> [REQUIREMENT]: The data below needs to be returned exactly, line for line.

> [PROVIDED INFORMATION]:
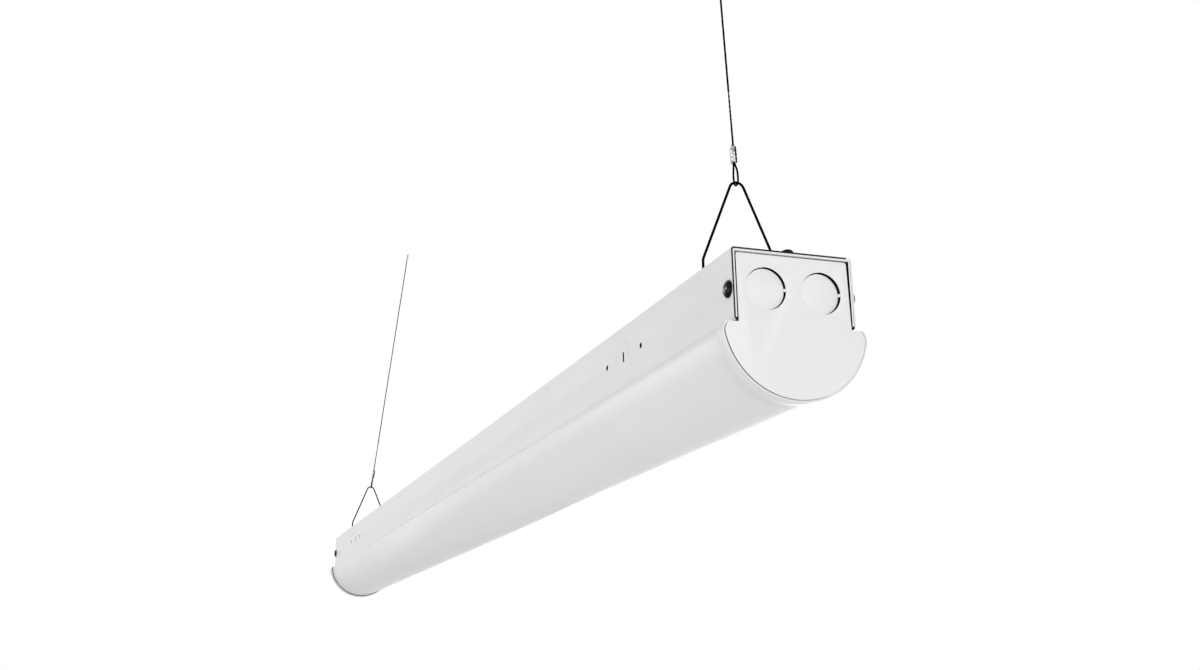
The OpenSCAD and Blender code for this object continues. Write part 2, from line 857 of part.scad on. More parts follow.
// The circuit board and what stands on it: lead blocks, choke, capacitors, transformer, heat sink
module driver_circuit() {
    lead_block_y = circuit_half_l - lead_block_back;
    color("seagreen") below_ceiling() translate([0, driver_y, 0]) {
        block([-circuit_half_w, circuit_half_w], [-circuit_half_l, circuit_half_l],
            [circuit_top - circuit_t, circuit_top]);
        for (end = [-1, 1])
            translate([-lead_block_w / 2, end * lead_block_y - lead_block_l / 2, circuit_top])
                cube([lead_block_w, lead_block_l, lead_block_h]);
        translate([0, choke_from_block - lead_block_y, circuit_top])
            difference() {
                cylinder(h = choke_h, d = choke_d);
                translate([0, 0, -cut]) cylinder(h = choke_h + 2 * cut, d = choke_bore_d);
            }
        for (y = capacitor_y)
            translate([capacitor_d / 3, y, circuit_top]) cylinder(h = capacitor_h, d = capacitor_d);
        translate([-transformer_w / 2, -transformer_l / 2, circuit_top])
            cube([transformer_w, transformer_l, transformer_h]);
        translate([heat_sink_x, heat_sink_y, circuit_top])
            cube([heat_sink_t, heat_sink_l, heat_sink_h]);
    }
}

module driver_screws() {
    color(ZINC) below_ceiling()
        at_driver_screws() small_screw(driver_sheet + tray_sheet);
}

// ---------- wiring ----------

module tray_grommet() {
    color("black") below_ceiling()
        translate([grommet_x, grommet_y, tray_floor])
            difference() {
                union() {
                    cylinder(h = tray_sheet, d = grommet_hole_d);
                    for (z = [-grommet_lip_t, tray_sheet])
                        translate([0, 0, z])
                            cylinder(h = grommet_lip_t, d = grommet_hole_d + 2 * grommet_lip);
                }
                translate([0, 0, -grommet_lip_t - cut])
                    cylinder(h = tray_sheet + 2 * grommet_lip_t + 2 * cut, d = grommet_bore_d);
            }
}

// From the driver along the tray, down through the grommet and into the first board's connector
module output_leads() {
    start = driver_y + circuit_half_l - lead_block_back + lead_block_l / 2;
    plug_z = board_floor - connector_h / 2;
    plug_x = connector_x + connector_w / 2;
    color("tomato") below_ceiling()
        for (side = [-1, 1]) {
            turn = grommet_y - side * lead_d * 0.6;
            lead([
                [side * lead_gap, start, lead_z],
                [side * lead_gap, start + 12, lead_z],
                [side * lead_gap, turn - 2, lead_z],
                [side * lead_gap + 3, turn, lead_z],
                [grommet_x, turn, lead_z],
                [grommet_x, turn, tray_top],
                [grommet_x, turn, plug_z + 1],
                [grommet_x, input_y - side * 1.5 - 2, plug_z],
                [grommet_x - 1, input_y - side * 1.5, plug_z],
                [plug_x, input_y - side * 1.5, plug_z]
            ]);
        }
}

module at_terminal_pegs() {
    for (x = [-terminal_port_x, terminal_port_x])
        translate([x, terminal_y, tray_top])
            children();
}

module supply_terminal() {
    size = terminal_size;
    color("ivory") below_ceiling() {
        difference() {
            translate([-size[0] / 2, terminal_y - size[1] / 2, tray_top]) cube(size);
            for (x = [-terminal_port_x, 0, terminal_port_x], end = [-1, 1])
                translate([x, terminal_y + end * size[1] / 2, terminal_port_z])
                    rotate([90, 0, 0])
                        cylinder(h = 2 * terminal_port_depth, d = 2 * lead_d, center = true);
        }
        at_terminal_pegs()
            translate([0, 0, -tray_sheet]) cylinder(h = tray_sheet, d = peg_d);
    }
}

// Live and neutral from the terminal to the driver
module mains_leads() {
    start = terminal_y + terminal_size[1] / 2 - terminal_port_depth;
    end = driver_y - circuit_half_l + lead_block_back - lead_block_l / 2;
    color("black") below_ceiling()
        for (lead = [[0, -lead_gap], [terminal_port_x, lead_gap]])
            lead([
                [lead[0], start, terminal_port_z],
                [lead[0], start + 16, terminal_port_z],
                [lead[1], start + 34, lead_z],
                [lead[1], end - 30, lead_z],
                [lead[1], end, lead_z]
            ]);
}

module ground_screw() {
    color("green") below_ceiling()
        translate([ground_x, ground_y, -sheet - ring_t])
            rotate([180, 0, 0]) small_screw(sheet + ring_t);
}

// The lead from the terminal, and the ring terminal under the ground screw
module ground_lead() {
    start = terminal_y + terminal_size[1] / 2 - terminal_port_depth;
    barrel_y = ground_y - ring_d / 2 - barrel_l + 1;
    barrel_z = -sheet - barrel_d / 2;
    color("green") below_ceiling() {
        lead([
            [-terminal_port_x, start, terminal_port_z],
            [-terminal_port_x, start + 14, terminal_port_z],
            [-terminal_port_x - 4, start + 20, terminal_port_z + 6],
            [ground_x, barrel_y - 12, barrel_z - 6],
            [ground_x, barrel_y - 6, barrel_z],
            [ground_x, barrel_y, barrel_z]
        ]);
        difference() {
            union() {
                translate([ground_x, ground_y, -sheet - ring_t])
                    cylinder(h = ring_t, d = ring_d);
                translate([ground_x, barrel_y, barrel_z])
                    rotate([-90, 0, 0]) cylinder(h = barrel_l, d = barrel_d);
            }
            translate([ground_x, ground_y, -sheet - barrel_d])
                cylinder(h = barrel_d + cut, d = inner_screw_d + 2 * thread_play);
            translate([ground_x, ground_y, -sheet - barrel_d - ring_t])
                cylinder(h = barrel_d, d = ring_d + 1);
        }
    }
}

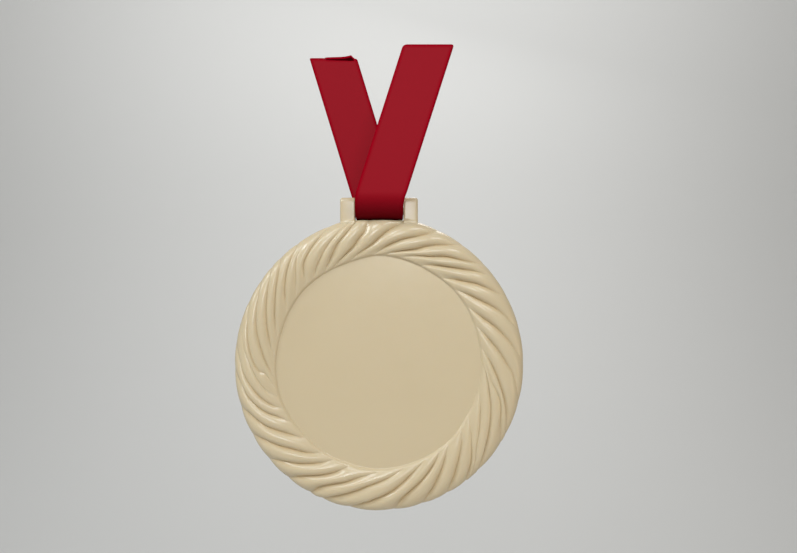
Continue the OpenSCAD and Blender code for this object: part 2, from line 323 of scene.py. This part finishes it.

> [OUTPUT FOR THIS TASK]:
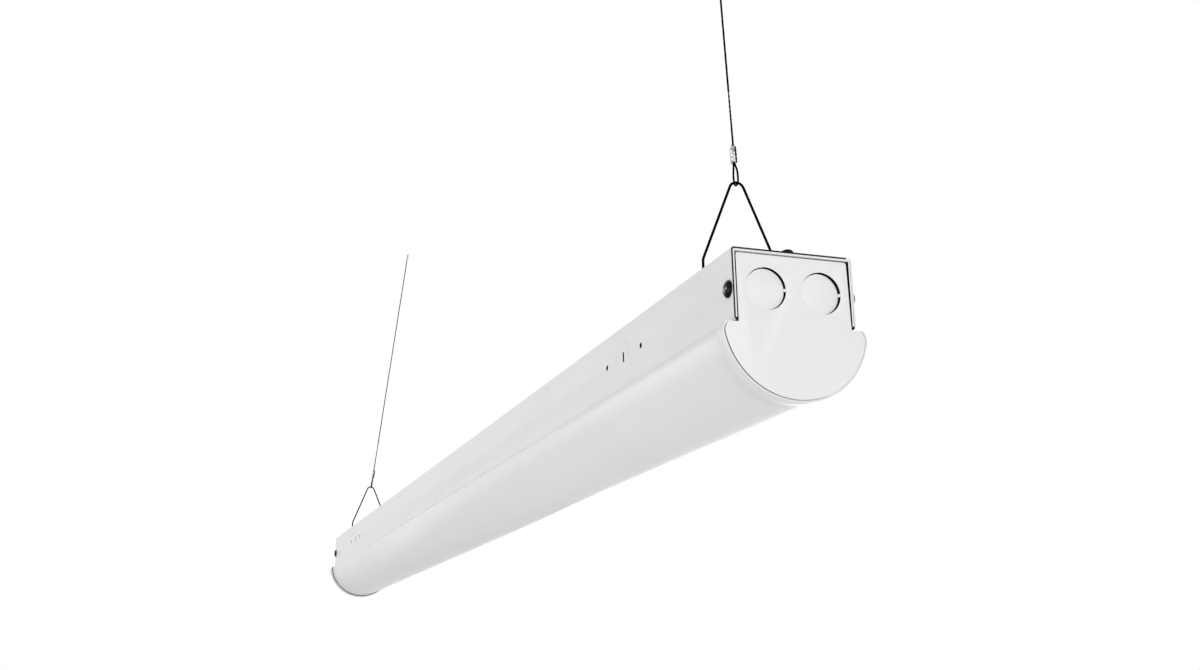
The OpenSCAD and Blender code for this object continues. Write part 2, from line 857 of part.scad on. More parts follow.
// The circuit board and what stands on it: lead blocks, choke, capacitors, transformer, heat sink
module driver_circuit() {
    lead_block_y = circuit_half_l - lead_block_back;
    color("seagreen") below_ceiling() translate([0, driver_y, 0]) {
        block([-circuit_half_w, circuit_half_w], [-circuit_half_l, circuit_half_l],
            [circuit_top - circuit_t, circuit_top]);
        for (end = [-1, 1])
            translate([-lead_block_w / 2, end * lead_block_y - lead_block_l / 2, circuit_top])
                cube([lead_block_w, lead_block_l, lead_block_h]);
        translate([0, choke_from_block - lead_block_y, circuit_top])
            difference() {
                cylinder(h = choke_h, d = choke_d);
                translate([0, 0, -cut]) cylinder(h = choke_h + 2 * cut, d = choke_bore_d);
            }
        for (y = capacitor_y)
            translate([capacitor_d / 3, y, circuit_top]) cylinder(h = capacitor_h, d = capacitor_d);
        translate([-transformer_w / 2, -transformer_l / 2, circuit_top])
            cube([transformer_w, transformer_l, transformer_h]);
        translate([heat_sink_x, heat_sink_y, circuit_top])
            cube([heat_sink_t, heat_sink_l, heat_sink_h]);
    }
}

module driver_screws() {
    color(ZINC) below_ceiling()
        at_driver_screws() small_screw(driver_sheet + tray_sheet);
}

// ---------- wiring ----------

module tray_grommet() {
    color("black") below_ceiling()
        translate([grommet_x, grommet_y, tray_floor])
            difference() {
                union() {
                    cylinder(h = tray_sheet, d = grommet_hole_d);
                    for (z = [-grommet_lip_t, tray_sheet])
                        translate([0, 0, z])
                            cylinder(h = grommet_lip_t, d = grommet_hole_d + 2 * grommet_lip);
                }
                translate([0, 0, -grommet_lip_t - cut])
                    cylinder(h = tray_sheet + 2 * grommet_lip_t + 2 * cut, d = grommet_bore_d);
            }
}

// From the driver along the tray, down through the grommet and into the first board's connector
module output_leads() {
    start = driver_y + circuit_half_l - lead_block_back + lead_block_l / 2;
    plug_z = board_floor - connector_h / 2;
    plug_x = connector_x + connector_w / 2;
    color("tomato") below_ceiling()
        for (side = [-1, 1]) {
            turn = grommet_y - side * lead_d * 0.6;
            lead([
                [side * lead_gap, start, lead_z],
                [side * lead_gap, start + 12, lead_z],
                [side * lead_gap, turn - 2, lead_z],
                [side * lead_gap + 3, turn, lead_z],
                [grommet_x, turn, lead_z],
                [grommet_x, turn, tray_top],
                [grommet_x, turn, plug_z + 1],
                [grommet_x, input_y - side * 1.5 - 2, plug_z],
                [grommet_x - 1, input_y - side * 1.5, plug_z],
                [plug_x, input_y - side * 1.5, plug_z]
            ]);
        }
}

module at_terminal_pegs() {
    for (x = [-terminal_port_x, terminal_port_x])
        translate([x, terminal_y, tray_top])
            children();
}

module supply_terminal() {
    size = terminal_size;
    color("ivory") below_ceiling() {
        difference() {
            translate([-size[0] / 2, terminal_y - size[1] / 2, tray_top]) cube(size);
            for (x = [-terminal_port_x, 0, terminal_port_x], end = [-1, 1])
                translate([x, terminal_y + end * size[1] / 2, terminal_port_z])
                    rotate([90, 0, 0])
                        cylinder(h = 2 * terminal_port_depth, d = 2 * lead_d, center = true);
        }
        at_terminal_pegs()
            translate([0, 0, -tray_sheet]) cylinder(h = tray_sheet, d = peg_d);
    }
}

// Live and neutral from the terminal to the driver
module mains_leads() {
    start = terminal_y + terminal_size[1] / 2 - terminal_port_depth;
    end = driver_y - circuit_half_l + lead_block_back - lead_block_l / 2;
    color("black") below_ceiling()
        for (lead = [[0, -lead_gap], [terminal_port_x, lead_gap]])
            lead([
                [lead[0], start, terminal_port_z],
                [lead[0], start + 16, terminal_port_z],
                [lead[1], start + 34, lead_z],
                [lead[1], end - 30, lead_z],
                [lead[1], end, lead_z]
            ]);
}

module ground_screw() {
    color("green") below_ceiling()
        translate([ground_x, ground_y, -sheet - ring_t])
            rotate([180, 0, 0]) small_screw(sheet + ring_t);
}

// The lead from the terminal, and the ring terminal under the ground screw
module ground_lead() {
    start = terminal_y + terminal_size[1] / 2 - terminal_port_depth;
    barrel_y = ground_y - ring_d / 2 - barrel_l + 1;
    barrel_z = -sheet - barrel_d / 2;
    color("green") below_ceiling() {
        lead([
            [-terminal_port_x, start, terminal_port_z],
            [-terminal_port_x, start + 14, terminal_port_z],
            [-terminal_port_x - 4, start + 20, terminal_port_z + 6],
            [ground_x, barrel_y - 12, barrel_z - 6],
            [ground_x, barrel_y - 6, barrel_z],
            [ground_x, barrel_y, barrel_z]
        ]);
        difference() {
            union() {
                translate([ground_x, ground_y, -sheet - ring_t])
                    cylinder(h = ring_t, d = ring_d);
                translate([ground_x, barrel_y, barrel_z])
                    rotate([-90, 0, 0]) cylinder(h = barrel_l, d = barrel_d);
            }
            translate([ground_x, ground_y, -sheet - barrel_d])
                cylinder(h = barrel_d + cut, d = inner_screw_d + 2 * thread_play);
            translate([ground_x, ground_y, -sheet - barrel_d - ring_t])
                cylinder(h = barrel_d, d = ring_d + 1);
        }
    }
}

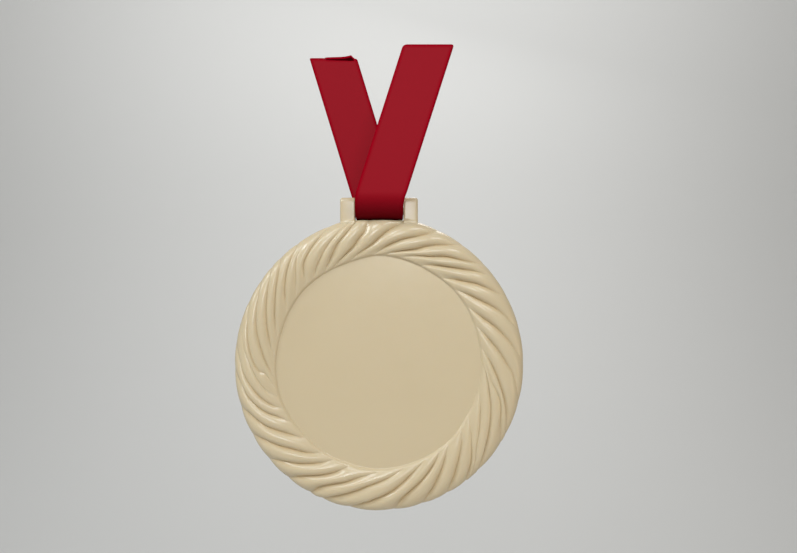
Continue the OpenSCAD and Blender code for this object: part 2, from line 323 of scene.py. This part finishes it.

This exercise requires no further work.